Mortgage

Mortgages not all bad news for Suntrust Banks’ earnings

Mortgage-servicing income buoys earnings

Despite a decline in mortgage production income, Suntrust Banks’ (STI) first-quarter earnings were partially offset by increases in investment baking, mortgage servicing and wealth management related income.

The bank posted a first-quarter net income available to shareholders of $393 million, or 73 cents per share, a 16% increase from a year ago. 

"Our 16% earnings per share growth over the past year reflects progress in several key areas–expense management, credit quality improvement, and increased lending to clients," said William Rogers, chairman and CEO of SunTrust Banks. 

"To deliver further profitable growth, we are focusing our efforts on meeting more of our clients' needs and expanding relationships in key growth areas, while continuing our expense management discipline," Rogers added.

Mortgage production income for the current quarter hit $43 million, up from $31 million the prior quarter but drastically down from $159 million for the first quarter of 2013.

According to the bank’s earnings, “The $12 million sequential quarter increase was driven by a decline in the mortgage repurchase provision and higher mark-to-market valuation gains on certain loans carried at fair value, partially offset by a decline in origination fees.”

Meanwhile, mortgage production volume fell from $3.9 billion last quarter to $3.1 billion in the current quarter primarily due to a reduction in refinance activity. 

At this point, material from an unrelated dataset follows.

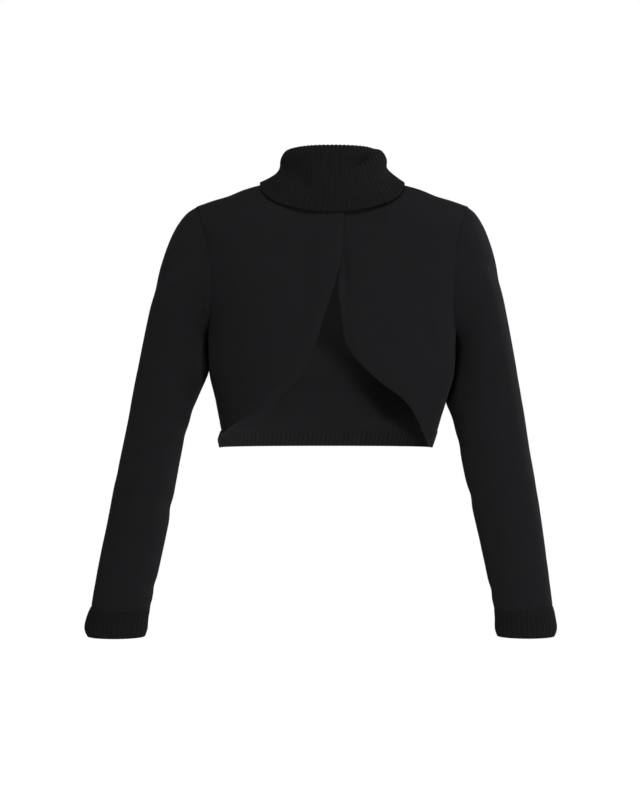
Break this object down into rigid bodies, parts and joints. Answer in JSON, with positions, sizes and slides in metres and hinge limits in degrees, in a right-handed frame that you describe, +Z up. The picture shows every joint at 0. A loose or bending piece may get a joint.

Compared to the first quarter of 2013, mortgage production income tumbled $116 million, which is attributed to a 65% drawback in production volume and a decline in gain on sale margins.

In addition, the mortgage repurchase provision was $5 million during the current quarter and the mortgage repurchase reserve was $83 million at March 31, 2014. 

However, on the positive side, mortgage-servicing income reached $54 million in the current quarter compared to $38 million in both the prior quarter and the first quarter of 2013.

“The $16 million increase compared to the prior quarter was due to a slower pace of loan prepayments and improved net hedge performance, whereas the increase compared to the first quarter of 2013 was primarily due to a slower pace of loan prepayments,” the earnings stated.

The servicing portfolio was $135 billion at March 31, 2014 compared to $142 billion at March 31, 2013.